Oh yeah, bites from giant ants? Could break bones. Might destroy organs... but that's extremely unlikely."
[EDIT So where a putatively simulationist mechanic is
perfectly simulationist, it is necessarily true that it maps to facts found in the reference world. Of course, all simulationist mechanics are approximations, and therefore they only approximately map to those facts. The same conclusion
mutatis mutandis applies.]
I don't think this is true at all.
For instance, everything in RM is based around d% rolls, -10 penalties and the like, and looking up charts. I don't think the inhabitants of GH can work this out. As I posted upthread, it is a type of breaking of the 4th wall.
Okay. We'll just need to agree to disagree, as I am having difficulty resolving the contradictions in your thought here.
Putting to one side its enlightenment anachronism, one can imagine a character in the WoGH doing research to establish how things work in the world of GH. Imagining that does not depend upon using any particular RPG system.
The results of that research - what they learn - is anticipated to
not invalidate the particular RPG system, where that system is simulationist.
That doesn't mean that the research will discover those RPG rules!
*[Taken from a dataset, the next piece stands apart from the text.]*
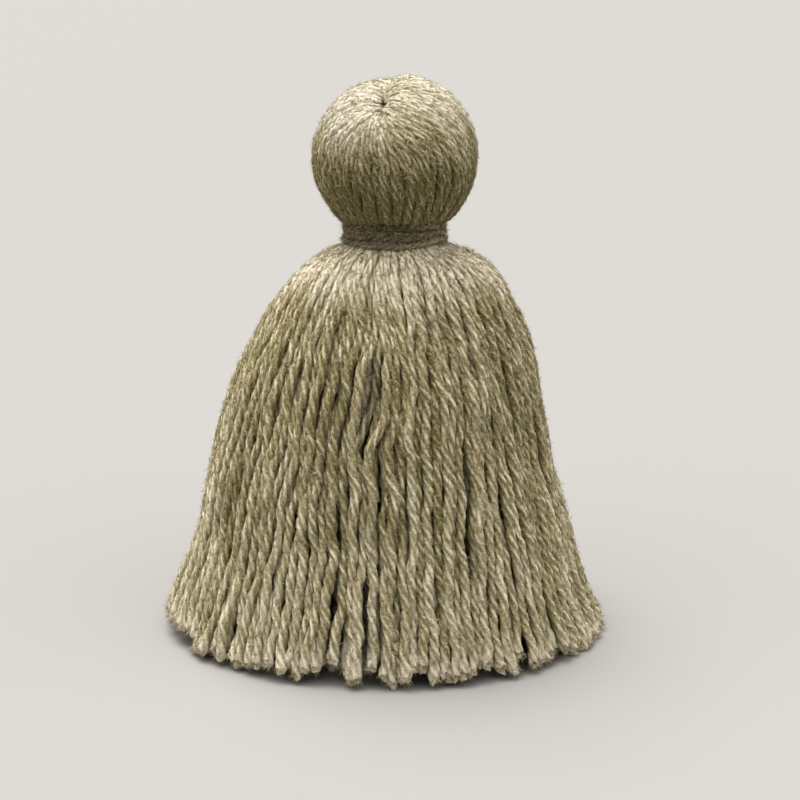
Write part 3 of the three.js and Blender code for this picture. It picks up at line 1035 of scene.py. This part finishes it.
def stray_hairs(lay, count, above=-1, below=200, lengths=HAIR_LENGTHS, rise=HAIR_RISE, bent=False):
    """Hairs all along some strands between two heights, rooted on their outer sides."""
    routes, across, thick = lay
    height = routes[..., 2]
    places = np.argwhere((height > above) & (height < below))
    strand, step = places[chance.integers(0, len(places), count)].T
    step = np.clip(step, 1, routes.shape[1] - 2)
    along = unit(routes[strand, step + 1] - routes[strand, step - 1])
    across = np.broadcast_to(across, routes.shape)[strand, step]
    out = unit(np.cross(along, across))
    turn = chance.normal(0, 0.8, (count, 1))
    off = unit(np.cos(turn) * out + np.sin(turn) * unit(across))
    roots = routes[strand, step] + HAIR_ROOT * thick[strand, step][:, None] * off
    roots = roots + chance.uniform(-0.4, 0.4, (count, 1)) * along
    lean = chance.normal(0, 1.0, (count, 1)) * np.cross(along, off)
    way = unit(along * chance.choice([-1.0, 1.0], (count, 1)) + lean)
    reach = chance.uniform(*lengths, (count, 1))
    lift = chance.normal(0.6 * rise, rise, (count, 1))
    weight = chance.uniform(*HAIR_THICK, (count, 1))
    tone = chance.uniform(-0.6, 0.8, (count, 1))
    return hairs(roots, way, off, reach, lift, weight, tone, bent)


def end_brushes(lay, each):
    """The fibres that stand out at the cut ends of strands, shorter at the tabletop."""
    routes, across, thick = lay
    strand = np.repeat(np.arange(len(routes)), each)
    count = len(strand)
    along = unit(routes[strand, -1] - routes[strand, -3])
    across = np.broadcast_to(across, routes.shape)[strand, -1]
    turn = chance.uniform(0, 2 * math.pi, (count, 1))
    off = unit(np.cos(turn) * np.cross(along, across) + np.sin(turn) * across)
    apart = thick[strand, -1][:, None] * chance.uniform(0.2, 1.0, (count, 1))
    roots = routes[strand, -1] + apart * off - chance.uniform(0.3, 1.6, (count, 1)) * along
    way = unit(along + chance.uniform(-0.1, 0.4, (count, 1)) * off)
    reach = chance.uniform(*BRUSH_LENGTHS, (count, 1))
    end_height = roots[:, 2:] + reach * way[:, 2:]
    reach = reach * np.where(end_height < 0.1, 0.45, 1.0)
    lift = chance.uniform(0, 0.25, (count, 1))
    weight = chance.uniform(*BRUSH_THICK, (count, 1))
    tone = chance.uniform(0, 1, (count, 1))
    return hairs(roots, way, off, reach, lift, weight, tone)


def stray_material():
    """Single fibres: pale and dull, each in its own tone."""
    material, shade = new_material("stray_fibres")
    tone = shade.node("ShaderNodeAttribute", {"attribute_name": "tone"}, output=2)
    colour = shade.blend(tone.clamped(), FIBRE_DEEP, FIBRE_PALE)
    fibre = shade.node(
        "ShaderNodeBsdfPrincipled",
        None,
        {"Base Color": colour, "Roughness": 0.85, "Specular IOR Level": 0.3},
    )
    shade.node("ShaderNodeOutputMaterial", None, {"Surface": fibre})
    return material


stray_wool = stray_material()
face, second, third = skirt_lays[:3]
head_hairs = [
    stray_hairs(head_lay, 16000, lengths=(0.4, 1.5)),
    stray_hairs(head_lay, 900, lengths=(0.6, 1.4), rise=BENT_RISE, bent=True),
]
join_yarns("head_fuzz", head_hairs, stray_wool, "yarn_hank")
upper_hairs = [
    stray_hairs(face, 23000, above=UPPER_FROM, below=UPPER_TO),
    stray_hairs(second, 9000, above=UPPER_FROM, below=66),
    stray_hairs(face, 1000, UPPER_FROM, UPPER_TO, BENT_LENGTHS, BENT_RISE, bent=True),
]
join_yarns("upper_skirt_fuzz", upper_hairs, stray_wool, "yarn_hank")
lower_hairs = [
    stray_hairs(face, 16000, below=UPPER_FROM),
    stray_hairs(second, 13000, below=UPPER_FROM),
    stray_hairs(third, 4000, below=50),
    stray_hairs(face, 1000, -1, UPPER_FROM, BENT_LENGTHS, BENT_RISE, bent=True),
]
join_yarns("lower_skirt_fuzz", lower_hairs, stray_wool, "yarn_hank")
brushes = [end_brushes(lay, each) for lay, each in zip(skirt_lays, BRUSH_HAIRS)]
join_yarns("cut_end_fuzz", brushes, stray_wool, "yarn_hank")
wound_hairs = stray_hairs(wound_lay, 4500, lengths=(0.5, 1.6), rise=0.16)
join_yarns("winding_fuzz", [wound_hairs], stray_wool, "neck_binding")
I never have, but could, use RQ to play a game set in GH. That would be a different set of rules from RM, but that wouldn't change what an imagined in-world researcher would learn by researching the WoG.
You would be using BRP I believe, and not RQ. Where that is counted simulationist, then it's statistical shape will now be learnable by the researcher. Note that I am not saying GH as simulated by RM will be the same GH as that simulated by BRP. If we sincerely take each to be a simulation, differences between the systems must amount to differences between the worlds.
[EDIT Given they are approximations, there might be enough wiggle room for them to amount to the same world. I am making my arguments first from the viewpoint of a
perfect simulation, and then applying it to imperfect simulations with the necessary adjustments. I am not always spelling that out because it seems obvious... but perhaps it's best I note it here.]